As two worlds meeting, it's heavily slanted to the natives/naturals in the first half, and in the second it tilts to the Europeans. First the naturals are shown as wise, sufficient and living sustainably, peaceable, gentle and clean (but again, all this without overt force or heavy statement); and the Brits are shown as smelly, arrogant, superstitious and morally dirty. Later this order changes somewhat; the British way becomes a glamorous ideal of its own. Which Indian chief was it that said ‘they (the colonists) will ultimately become like us, and we more like them'? — this two-way exchange seems to centre the film (with retrospect conscience) whilst keeping the respectful duality of both camps.

When Smith returns to the despairing fort after his first foray with the naturals, one's tempted to underline the paranoia and hungry desperation of the colonists that settled America, to say this was how they forged their idea of The West, the New World: in the dirt, like cruel animals.

As spiritual-poetic film primarily — so rich in editing nuance and sufficiency of detail, glances, nature, birds in motion — it also reverses the traditional arc of Schrader's take on transcendentalist cinema (which might be worth reviewing in an American context) in that it begins with the transcendence or absolution. Smith in his ship's hold/cage laughs at the sighting of land (seen thru his little frame), at the light and the drops of water he receives unto his hands. Spiritually ripe for the new world, so to say; an elemental connection. In a subtle detail, when one of the other settlers trundles ashore and tastes the river water, he spits it out contemptuously.

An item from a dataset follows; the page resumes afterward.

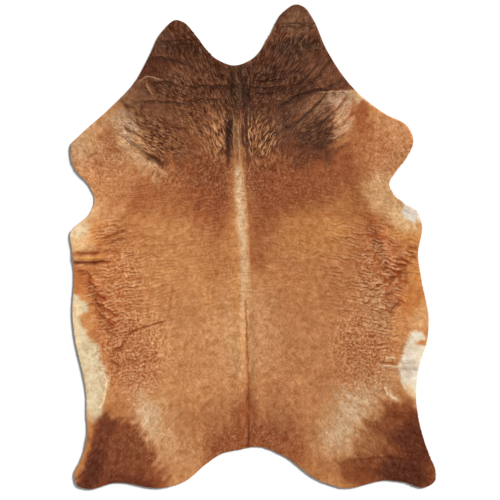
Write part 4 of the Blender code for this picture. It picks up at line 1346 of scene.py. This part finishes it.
def makeSuede():  # the flesh side and the cut edge
    material, tree, shader = newMaterial("suede", (0.58, 0.44, 0.29, 1))
    where = addNode(tree, "ShaderNodeTexCoord", (-1000, 0)).outputs["Object"]
    blotch = noiseOn(tree, (-800, 100), where, suedeLook["blotchScale"], 6, 0.5, "3D")
    feed(tree, blotch, {"Distortion": 0.6})
    amount = mapRange(tree, (-600, 100), blotch.outputs["Fac"], *suedeLook["blotchRange"])
    mixed = blend(tree, (-400, 100), amount, suedeLook["pale"], suedeLook["dark"])
    height = addGrain(tree, (-200, 60), mixed, suedeLook, shader)
    addBump(tree, (0, -250), height, suedeLook, shader)
    return material


hair = makeHair()
skin.data.materials.append(makeHairGround())
skin.data.materials.append(makeSuede())
skin.data.polygons.foreach_set("material_index", skinSides)
print("materials made")


# the pile: closed four-sided locks of hair, set over the skin by Geometry Nodes
lockShape = {
    "corners": [(0.0, 0.0, -0.35), (-0.5, 0.42, 0.30), (0.5, 0.42, 0.30), (0.0, 1.0, 1.0)],  # root to tip
    "faces": [(0, 2, 1), (1, 2, 3), (0, 1, 3), (0, 3, 2)],
    "shade": [0, 0.45, 0.45, 1],  # at the same corners
    "width": (0.7, 1.25),  # least and most, as a share of the lock's size
    "length": (0.78, 1.0),
    "rise": (0.55, 1.35),
}


def makeLock():
    mesh = bpy.data.meshes.new("lock")
    mesh.from_pydata(lockShape["corners"], [], lockShape["faces"])
    mesh.update()
    return addObject("lock", mesh)


def attributeNode(tree, place, name, kind):
    node = addNode(tree, "GeometryNodeInputNamedAttribute", place, {"Name": name}, data_type=kind)
    return node.outputs["Attribute"]


def chanceNode(tree, place, low, high, seed):  # an even chance from low to high
    values = {2: low, 3: high, "Seed": seed}
    return addNode(tree, "FunctionNodeRandomValue", place, values, data_type="FLOAT").outputs[1]


def lyingAlong(tree, place, direction, stray):  # up from the floor, along a direction, then strayed
    x, y = place
    lying = addNode(tree, "FunctionNodeAxesToRotation", place, primary_axis="Z", secondary_axis="Y")
    feed(tree, lying, {"Primary Axis": (0, 0, 1), "Secondary Axis": direction})
    euler = addNode(tree, "ShaderNodeCombineXYZ", (x + 200, y - 300), stray)
    turned = addNode(tree, "FunctionNodeEulerToRotation", (x + 380, y - 270), {0: euler.outputs[0]})
    values = {"Rotation": lying.outputs[0], "Rotate By": turned.outputs[0]}
    rotated = addNode(tree, "FunctionNodeRotateRotation", (x + 560, y), values, rotation_space="LOCAL")
    return rotated.outputs[0]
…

The key moment of landing is devoid of typical cine-symbolism and image-momentousness, and so open, sustained and free with its pacing of narrative time (much being covered though subtle cuts), that it's wholly suggestive of the two world-views approaching and blending, because freed up in perceived time. It implies a new world between them, an idealised dream born of the two, a parallel moment. It's a strangely gentle cinematic movement, buoyed by optimism and innate momentum.

What cements the moment brilliantly is the Wagner drone piece (the Rheingold prelude*) — a moment of musical dawn unrolling at three key stages of the film. The drone is like the beginning of the universe, the affective beginning of wonder, the nascent swell of beauty. Under its spell the whole first act becomes a return to nature, spiritually fused.

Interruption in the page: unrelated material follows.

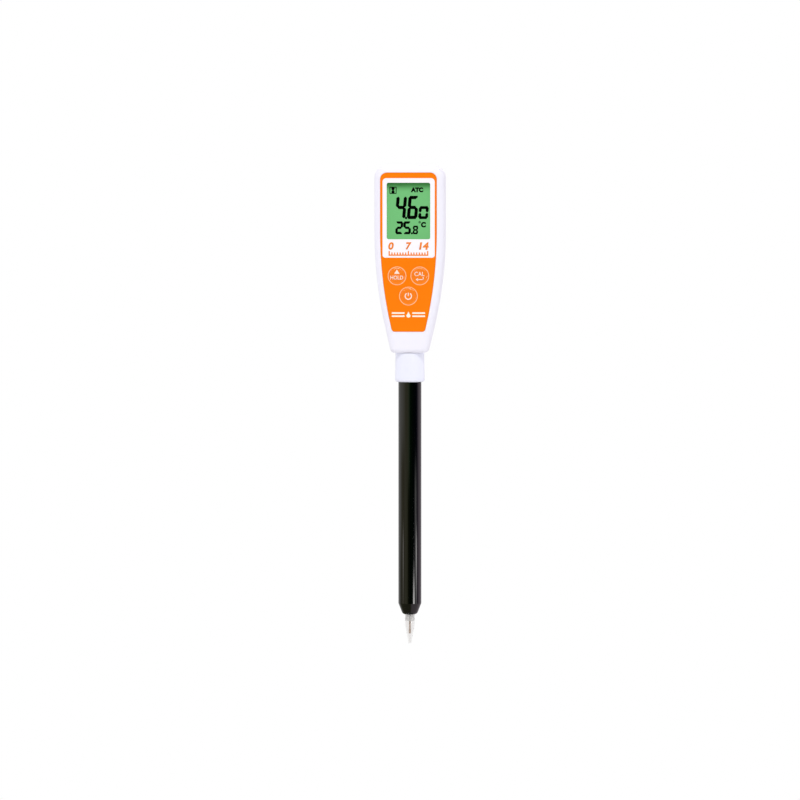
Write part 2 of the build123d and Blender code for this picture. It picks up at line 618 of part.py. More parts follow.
# ---- Probe socket in the housing ----
def make_probe_socket():
    """The sleeve that the shells clamp round the probe plug."""
    rib_base = HOUSING_BASE + SOCKET_RIB_HEIGHT
    flange = SOCKET_RADIUS + SOCKET_FLANGE_LAP
    profile = [(SOCKET_BORE, SOCKET_BASE), (SOCKET_RADIUS, SOCKET_BASE)]
    for base in (rib_base - SOCKET_FLANGE, rib_base + SOCKET_RIB):
        top = base + SOCKET_FLANGE
        profile += [(SOCKET_RADIUS, base), (flange, base), (flange, top), (SOCKET_RADIUS, top)]
    lip = SOCKET_BORE - SOCKET_LIP * 0.7
    profile += [(SOCKET_RADIUS, SOCKET_TOP), (lip, SOCKET_TOP), (lip, INSERT_TOP), (SOCKET_BORE, INSERT_TOP)]
    return turned(*profile)


def contact_radius():
    return PIN_DIAMETER / 2 + CONTACT_GAP + CONTACT_WALL


def make_socket_insert():
    insert = rod(0, 0, 2 * SOCKET_BORE, INSERT_BASE, INSERT_TOP)
    for x, y in PIN_PLACES:
        insert -= rod(x, y, 2 * contact_radius(), INSERT_BASE - 1, INSERT_TOP + 1)
    return insert


def make_socket_contacts():
    """Tubes that take the plug's pins, with tails that lie on both faces of the board."""
    contacts = []
    for x, y in PIN_PLACES:
        tube = rod(x, y, 2 * contact_radius(), INSERT_BASE, INSERT_TOP)
        tube -= rod(x, y, PIN_DIAMETER + 2 * CONTACT_GAP, INSERT_BASE - 1, INSERT_TOP - 2 * CONTACT_WALL)
        contacts.append(tube + rod(x, y, TAIL_DIAMETER, INSERT_TOP, INSERT_TOP + TAIL_LENGTH))
    return Compound(contacts)


# ---- Probe head ----
def make_probe_collar():
    bottom, top = COLLAR_DIAMETER / 2, COLLAR_TOP_DIAMETER / 2
    spigot = PLUG_FLANGE_DIAMETER / 2 + GLUE_GAP
    neck = PLUG_DIAMETER / 2 + GLUE_GAP
    body = turned((spigot, 0), (bottom, 0), (bottom, COLLAR_ROUND), (top, COLLAR_TOP),
                  (neck, COLLAR_TOP), (neck, PLUG_FLANGE_TOP), (spigot, PLUG_FLANGE_TOP))
    foot = body.edges().filter_by(GeomType.CIRCLE).group_by(Axis.Z)[0].sort_by(SortBy.RADIUS)[-1]
    return fillet(foot, COLLAR_ROUND * 0.95)


def make_probe_plug():
    """The plug base in the collar and the post that enters the housing, with an O-ring groove."""
    flange, post = PLUG_FLANGE_DIAMETER / 2, PLUG_DIAMETER / 2
    groove = HOUSING_BASE + O_RING_PLACE
    floor = post - O_RING_GROOVE
    half = O_RING_GROOVE
    plug = turned((0, TERMINAL_TOP), (flange, TERMINAL_TOP), (flange, PLUG_FLANGE_TOP),
                  (post, PLUG_FLANGE_TOP), (post, groove - half), (floor, groove - half),
                  (floor, groove + half), (post, groove + half), (post, PLUG_TOP - PLUG_CHAMFER),
                  (post - PLUG_CHAMFER, PLUG_TOP), (0, PLUG_TOP))
    for x, y in PIN_PLACES:
        plug -= rod(x, y, PIN_DIAMETER, TERMINAL_TOP - 1, PLUG_TOP + 1)
    return plug


def make_plug_pins():
    pins = []
    for x, y in PIN_PLACES:
        pin = rod(x, y, PIN_DIAMETER, TERMINAL_TOP, PIN_TOP)
        pins.append(chamfer(pin.edges().group_by(Axis.Z)[-1], PIN_DIAMETER / 4))
    return Compound(pins)


def make_plug_o_ring():
    floor = PLUG_DIAMETER / 2 - O_RING_GROOVE
    section = (SOCKET_BORE - PLUG_GAP / 4 - floor) / 2
    return Pos(0, 0, HOUSING_BASE + O_RING_PLACE) * Torus(floor + section, section)


def make_terminal_board():
    return rod(0, 0, PLUG_FLANGE_DIAMETER, SPIGOT_LENGTH, TERMINAL_TOP)


# ---- Probe tube and electrode ----
def make_probe_tube():
    """Hollow tube with a spigot in the collar and a rounded cone at its mouth."""
    tube, spigot, bore = TUBE_DIAMETER / 2, SPIGOT_DIAMETER / 2, TUBE_BORE / 2
    cone = (NOSE_CONE_DIAMETER / 2, -TUBE_LENGTH - NOSE_CONE_LENGTH)
    mouth = (MOUTH_RADIUS, NOSE)
    seat = NOSE + JUNCTION_LENGTH
    corners = [mouth, (MOUTH_RADIUS, seat), (bore, seat + bore - MOUTH_RADIUS), (bore, SPIGOT_LENGTH),
               (spigot, SPIGOT_LENGTH), (spigot, 0), (tube, 0), (tube, -TUBE_LENGTH), cone]
    run = (cone[0] - tube, -NOSE_CONE_LENGTH)
    return lathe(make_face([Polyline(*corners), TangentArc(cone, mouth, tangent=run)]))


def glass_outline(inset, top):
    """Half section of the glass electrode, moved in by inset: stem, bulge, spear and round point."""
    stem = (STEM_GLASS_DIAMETER / 2 - inset, NOSE)
    bulge = (BULGE_DIAMETER / 2 - inset, NOSE - BULGE_PLACE)
    spear = (SPEAR_DIAMETER / 2 - inset, NOSE - SPEAR_PLACE)
    point = (POINT_DIAMETER / 2 - inset, NOSE - POINT_PLACE)
    end = (0, NOSE - TIP_LENGTH + inset)
    side = Spline(stem, bulge, spear, point, tangents=[(0.05, -1), (-0.1, -1)])
    cap = Spline(point, end, tangents=[(-0.1, -1), (-1, 0)])
    return make_face([Polyline(end, (0, top), (stem[0], top), stem), side, cap])


def make_glass_electrode():
    solid = lathe(glass_outline(0, -STEM_GLASS_TOP))
    return solid - lathe(glass_outline(GLASS_WALL, -STEM_GLASS_TOP + 1))


def make_stem_seal():
    """The seal in the neck of the spear, round the silver wire."""
    inside = lathe(glass_outline(GLASS_WALL, -STEM_GLASS_TOP))
    seal = inside & rod(0, 0, TUBE_DIAMETER, NOSE - SEAL_LENGTH, NOSE)
    seal -= rod(0, 0, ELEMENT_DIAMETER, NOSE - SEAL_LENGTH - 1, NOSE - ELEMENT_PLACE)
    return seal - rod(0, 0, WIRE_DIAMETER, NOSE - SEAL_LENGTH - 1, NOSE + 1)


def make_silver_wire():
    return rod(0, 0, WIRE_DIAMETER, NOSE - ELEMENT_PLACE, SPIGOT_LENGTH)


def make_chloride_element():
    top = NOSE - ELEMENT_PLACE
    foot = top - ELEMENT_LENGTH
    element = rod(0, 0, ELEMENT_DIAMETER, foot, top)
    end = rod(0, 0, ELEMENT_END_DIAMETER, foot - ELEMENT_END_LENGTH, foot)
    return element + fillet(end.edges().group_by(Axis.Z)[0], ELEMENT_END_DIAMETER * 0.4)


def make_reference_wire():
    return rod(0, ANNULUS_RADIUS, WIRE_DIAMETER, REFERENCE_END, SPIGOT_LENGTH)


def make_temperature_sensor():
    """A bead beside the glass stem, with two leads up to the terminal board."""
    radius = SENSOR_DIAMETER / 2
    bead = rod(0, -ANNULUS_RADIUS, SENSOR_DIAMETER, SENSOR_BASE, SENSOR_TOP)
    sensor = chamfer(bead.edges().filter_by(GeomType.CIRCLE), radius * 0.5)
    for s in (-1, 1):
        x = s * LEAD_SPACING / 2
        sensor += rod(x, -ANNULUS_RADIUS, LEAD_DIAMETER, SENSOR_TOP - radius, SPIGOT_LENGTH)
    return sensor


def make_junction_ring():
    """The porous ring that closes the mouth of the tube round the glass stem."""
    stem, bore = STEM_GLASS_DIAMETER / 2, TUBE_BORE / 2
    foot, seat, top = NOSE + GLASS_GAP, NOSE + JUNCTION_LENGTH, NOSE + 2 * JUNCTION_LENGTH
    return turned((stem, foot), (MOUTH_RADIUS, foot), (MOUTH_RADIUS, seat),
                  (bore, seat + bore - MOUTH_RADIUS), (bore, top), (stem, top))


def make_electrode_potting():
    """Resin that closes the tube above the glass stem and holds the wires."""
    base = -POTTING_TOP - POTTING_LENGTH
    potting = rod(0, 0, TUBE_BORE, base, -POTTING_TOP)
    potting -= rod(0, 0, STEM_GLASS_DIAMETER, base - 1, -STEM_GLASS_TOP)
    wires = [(0, 0, WIRE_DIAMETER), (0, ANNULUS_RADIUS, WIRE_DIAMETER)]
    wires += [(s * LEAD_SPACING / 2, -ANNULUS_RADIUS, LEAD_DIAMETER) for s in (-1, 1)]
    for x, y, diameter in wires:
        potting -= rod(x, y, diameter, base - 1, 0)
    return potting


# ---- The assembly ----
def build():
    """Every piece by name, in place."""
    outer, inner = housing_form(0), housing_form(WALL)
    pieces = {
        "front_housing": make_front_housing(outer, inner),
        "rear_housing": make_rear_housing(outer, inner),
        "battery_door": make_battery_door(outer, inner),
        "housing_gasket": gasket_band(GASKET_DEPTH),
        "housing_screws": make_housing_screws(),
        "faceplate_film": make_faceplate_film(),
        "display_window": make_display_window(),
        "lcd_panel": make_lcd_panel(),
        "lcd_frame": make_lcd_frame(),
        "backlight": make_backlight(),
        "zebra_connector": make_zebra_connector(),
        "circuit_board": make_circuit_board(),
        "board_chips": make_board_chips(),
        "tact_switches": make_tact_switches(),
        "battery_cells": make_battery_cells(),
        "battery_contacts": make_battery_contacts(),
        "battery_springs": make_battery_springs(),
        "probe_socket": make_probe_socket(),
        "socket_insert": make_socket_insert(),
        "socket_contacts": make_socket_contacts(),
        "probe_collar": make_probe_collar(),
        "probe_plug": make_probe_plug(),
        "plug_pins": make_plug_pins(),
        "plug_o_ring": make_plug_o_ring(),
        "terminal_board": make_terminal_board(),
        "probe_tube": make_probe_tube(),
        "glass_electrode": make_glass_electrode(),
        "stem_seal": make_stem_seal(),
        "silver_wire": make_silver_wire(),
        "chloride_element": make_chloride_element(),
        "reference_wire": make_reference_wire(),
        "temperature_sensor": make_temperature_sensor(),
        "junction_ring": make_junction_ring(),
        "electrode_potting": make_electrode_potting(),
    }
    for name, (x, z) in KEY_PLACES.items():
        pieces[f"{name}_key"] = make_key(x, z)
        pieces[f"{name}_switch_stem"] = make_switch_stem(x, z)
    return pieces


os.makedirs("parts", exist_ok=True)
for name, piece in build().items():
    export_step(piece, f"parts/{name}.step")
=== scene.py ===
# %% [markdown]
# # A pen-type pH meter
# This lesson dresses a finished CAD model of a pen pH meter: a white two-part housing with an orange
# front film, a green display and three round keys, and a long black tube with a glass spear at its end.
# The CAD solids already have the right shape, so most of the work is in the finishes, in the printing
# on the film and in the figures of the display.

# %% Load the frame
import json
import math

import bmesh
import bpy
from mathutils import Matrix, Vector


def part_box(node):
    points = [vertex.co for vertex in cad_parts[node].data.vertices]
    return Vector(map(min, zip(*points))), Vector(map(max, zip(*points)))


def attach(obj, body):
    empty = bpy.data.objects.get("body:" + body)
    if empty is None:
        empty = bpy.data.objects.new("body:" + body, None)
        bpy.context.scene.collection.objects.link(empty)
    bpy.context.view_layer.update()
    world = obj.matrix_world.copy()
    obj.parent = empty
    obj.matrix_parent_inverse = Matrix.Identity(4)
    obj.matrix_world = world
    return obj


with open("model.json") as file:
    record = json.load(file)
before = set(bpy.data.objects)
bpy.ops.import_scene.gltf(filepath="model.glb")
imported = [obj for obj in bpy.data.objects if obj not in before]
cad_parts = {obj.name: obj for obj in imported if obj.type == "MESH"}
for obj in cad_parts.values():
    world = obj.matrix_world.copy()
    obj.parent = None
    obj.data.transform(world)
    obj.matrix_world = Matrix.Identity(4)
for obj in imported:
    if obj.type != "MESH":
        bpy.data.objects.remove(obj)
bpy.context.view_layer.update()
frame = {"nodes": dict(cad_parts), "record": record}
NODES = frame["nodes"]
MM = 0.001

# %% [markdown]
# ## Camera
# The meter hangs upright and is seen from a little to its right and just above its middle. A long lens
# far away keeps its long sides almost parallel. The camera and the lamp are both placed by two angles
# round the meter, so a helper turns such a pair of angles into a direction.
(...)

This is what a work of beauty is… a compound poetry of joyous image and sound and immersive wholeness, seeming perfectly formed, yet with a depth-backing of subtle tragedy. The compound meaning of the film suggests a new world of the heart (this sounds like a literary theme); a film about the experience of time, a moment of potential between two worlds, addressed to the receiving heart, expansive. A moment that perceives and feels the suspended balance. It's uplifting and emotive not by story alone, nor by technical means in harmony with the characterisation — it's magic gestalt and unity; it's poetic transcendence of means by unfolding cinema. It's a statement of poetry through mise en scene and pace.

Malick's magic lies in his grace with narrative continuity… the idea and thread of the movie doesn't lie outside it contextually, or implied by montage (vis. temporally suggestive edits), but within it. He is an essentialist filmmaker, working from the heart, and hence philosophical.

Look at Farrell's face and gestures in the first seduction of P via (elemental) words; his wary looks aside, the whites of his eyes. To render via character, as a director, what it must have felt like bodily, mentally, at this junction of two worlds, through attraction, is quite something. That to me is the secret romance of the film, the moving core grounding the love story, as opposed to the love tragedy and failure-of-heart informing the other, spiritual side of the film.

Poetry, heart, unity and time. What do you take away from it? That it's wise to perceive life and living as moments in time; and that Art can be the poetic series of such moments.